II – LES RÉFLEXIONS DE PAIX LITURGIQUE
1/ Ce texte publié en 2015 montre comme tant d’autres, mais peut-être plus fortement que d’autres, que tout continue comme avant. Nous l’avons souvent répété, au risque de lasser : le mouvement qu’a consacré Benoît XVI par son Motu Proprio libérateur, se continue au-delà de Benoît XVI et se continuera imperturbablement.L'essor de la messe traditionnelle se poursuit, de façon toujours plus paisible. Les nouveaux clercs et les nouveaux séminaristes continuent d’adopter un profil résolument traditionnel. La perméabilité – relative certes mais certaine – des séminaires à la liturgie traditionnelle est au sein de ce mouvement un élément très important.

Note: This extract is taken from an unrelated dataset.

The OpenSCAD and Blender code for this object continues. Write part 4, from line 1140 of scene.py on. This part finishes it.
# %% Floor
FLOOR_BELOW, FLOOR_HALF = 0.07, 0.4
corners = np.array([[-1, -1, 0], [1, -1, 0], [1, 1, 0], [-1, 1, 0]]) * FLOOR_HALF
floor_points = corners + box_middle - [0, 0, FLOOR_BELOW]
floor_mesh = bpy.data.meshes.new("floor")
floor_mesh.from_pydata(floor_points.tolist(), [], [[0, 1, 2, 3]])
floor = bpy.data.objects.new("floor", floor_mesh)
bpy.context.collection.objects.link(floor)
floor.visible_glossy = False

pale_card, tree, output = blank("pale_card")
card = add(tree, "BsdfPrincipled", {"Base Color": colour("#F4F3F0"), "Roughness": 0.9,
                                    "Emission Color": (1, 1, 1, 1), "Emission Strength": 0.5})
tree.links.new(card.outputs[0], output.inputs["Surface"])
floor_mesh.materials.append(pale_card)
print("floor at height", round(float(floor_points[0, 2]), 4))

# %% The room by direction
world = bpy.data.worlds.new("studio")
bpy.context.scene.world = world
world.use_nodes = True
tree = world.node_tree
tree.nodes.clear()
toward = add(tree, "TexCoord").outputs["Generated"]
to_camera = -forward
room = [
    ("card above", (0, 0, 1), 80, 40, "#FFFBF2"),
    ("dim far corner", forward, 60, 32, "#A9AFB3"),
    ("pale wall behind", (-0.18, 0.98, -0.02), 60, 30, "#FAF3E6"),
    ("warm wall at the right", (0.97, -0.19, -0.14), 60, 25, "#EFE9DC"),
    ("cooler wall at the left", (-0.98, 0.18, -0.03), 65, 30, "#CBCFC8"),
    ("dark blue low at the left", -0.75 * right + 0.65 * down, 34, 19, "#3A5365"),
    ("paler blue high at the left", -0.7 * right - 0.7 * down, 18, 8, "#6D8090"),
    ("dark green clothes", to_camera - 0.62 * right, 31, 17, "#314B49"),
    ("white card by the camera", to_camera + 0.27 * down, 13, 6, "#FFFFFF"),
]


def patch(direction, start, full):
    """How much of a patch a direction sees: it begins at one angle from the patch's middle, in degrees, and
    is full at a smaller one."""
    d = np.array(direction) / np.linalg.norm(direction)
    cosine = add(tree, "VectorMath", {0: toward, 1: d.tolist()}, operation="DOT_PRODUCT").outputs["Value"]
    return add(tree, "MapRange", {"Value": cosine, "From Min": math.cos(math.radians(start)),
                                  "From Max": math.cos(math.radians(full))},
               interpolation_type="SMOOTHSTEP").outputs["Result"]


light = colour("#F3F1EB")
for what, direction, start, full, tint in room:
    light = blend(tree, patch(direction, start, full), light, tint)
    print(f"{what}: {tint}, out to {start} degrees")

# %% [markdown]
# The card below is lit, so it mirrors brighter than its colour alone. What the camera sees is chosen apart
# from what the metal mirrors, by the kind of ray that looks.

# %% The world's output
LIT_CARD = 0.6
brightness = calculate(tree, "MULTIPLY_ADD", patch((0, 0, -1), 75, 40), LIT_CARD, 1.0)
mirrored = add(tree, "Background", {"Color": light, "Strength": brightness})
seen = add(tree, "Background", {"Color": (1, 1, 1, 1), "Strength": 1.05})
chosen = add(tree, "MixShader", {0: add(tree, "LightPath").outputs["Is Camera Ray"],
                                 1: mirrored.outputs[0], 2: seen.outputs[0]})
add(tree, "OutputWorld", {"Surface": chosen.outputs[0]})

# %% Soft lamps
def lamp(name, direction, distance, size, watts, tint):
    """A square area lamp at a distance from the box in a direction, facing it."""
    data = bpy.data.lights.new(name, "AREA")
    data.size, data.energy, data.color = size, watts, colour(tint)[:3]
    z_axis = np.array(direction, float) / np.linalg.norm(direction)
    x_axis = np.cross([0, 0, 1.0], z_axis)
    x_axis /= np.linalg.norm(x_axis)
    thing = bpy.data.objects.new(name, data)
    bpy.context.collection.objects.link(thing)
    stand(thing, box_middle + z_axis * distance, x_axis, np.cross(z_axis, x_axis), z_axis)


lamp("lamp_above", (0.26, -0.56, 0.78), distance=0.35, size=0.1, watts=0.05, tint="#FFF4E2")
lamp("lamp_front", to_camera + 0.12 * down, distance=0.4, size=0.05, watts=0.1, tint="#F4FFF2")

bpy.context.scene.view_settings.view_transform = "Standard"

Qu’on se souvienne du climat lourdement idéologique qui régnait dans les séminaires interdiocésains français il y a dix ou quinze ans. On peut aussi constater que les séminaires qui attiraient les vocations dans les années 85-90, comme Ars ou Paray-le-Monial, ont depuis cédé la vedette à des séminaires ou à des filières de formation nettement plus traditionnelles (Bayonne, Toulon, Vannes).

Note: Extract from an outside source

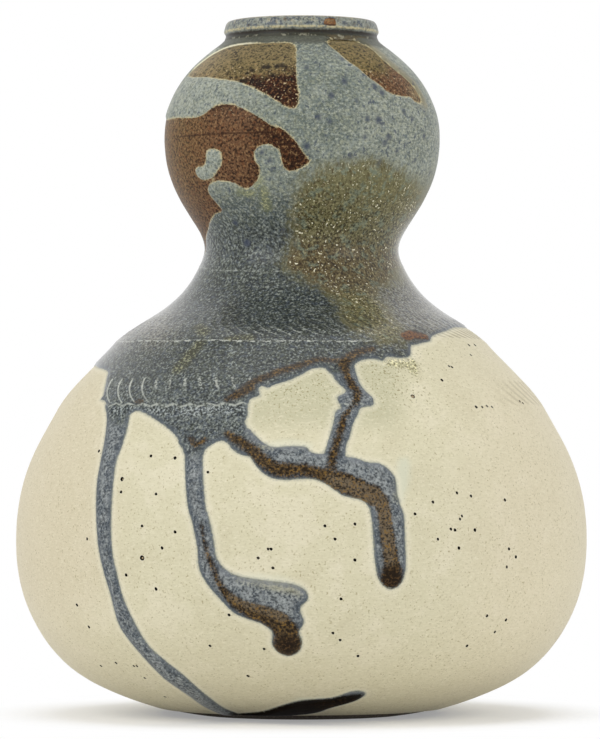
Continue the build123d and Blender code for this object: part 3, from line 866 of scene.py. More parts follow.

2/ Le témoignage du Père Christopher Smith met essentiellement l’accent sur le phénomène de cohabitation des deux formes. Pour faire un lointain clin d'œil au concile de Chalcédoine, on pourrait parler d’union sans confusion : les deux formes cohabitent paisiblement sans se mélanger. La concurrence est – en tout cas dans les exemples américains que donne l’abbé Smith – désormais pacifique. Il est permis de noter que lorsque des exclus, qu’on a cherché à éliminer, sont gratifiés du droit de cité, c’est pour eux, et pour ce qu’ils représentent, un gain considérable. Mais pas seulement pour eux : en l’espèce, il y a aussi un gain pour le monde de la liturgie ordinaire. Par exemple, les nouveaux pratiquants de la forme extraordinaire constatent qu’ils célèbrent ensuite bien mieux la forme ordinaire, forts d'un tout autre esprit liturgique. De même, il faut souligner, en France spécialement, le nombre toujours plus important de prêtres diocésains qui – qu'ils célèbrent ou non la messe traditionnelle – ont été formés, pour partie ou totalement, dans des séminaires ou communautés traditionnelles et témoignent donc par leur parcours de cette « coexistence harmonieuse » dont parle l'abbé Christopher Smith. La liturgie traditionnelle – et ce qui va avec – joue, de fait, un rôle indirect de réservoir de vocations pour la forme ordinaire. Nul doute que cet effet deviendra tôt ou tard direct, lorsque les diocèses feront appel aux communautés traditionnelles comme ils font déjà appel à la Communauté Saint-Martin.

3/ Enfin, force est de constater qu'à mesure que les tenants de l'herméneutique de rupture prennent chaque jour davantage de rides, leur idéologie prétendant réformer (comprendre « révolutionner ») la lex orandicomme la lex credendi accuse toujours plus de fatigue, de lassitude et de doute. De sorte que la liturgie ancienne – et la lex credendi qui l'accompagne –, s’avère plus vivante et jeune que jamais, en elle-même et par ceux qu’elle séduit : ainsi le montre sa fécondité remarquable en conversions et en vocations.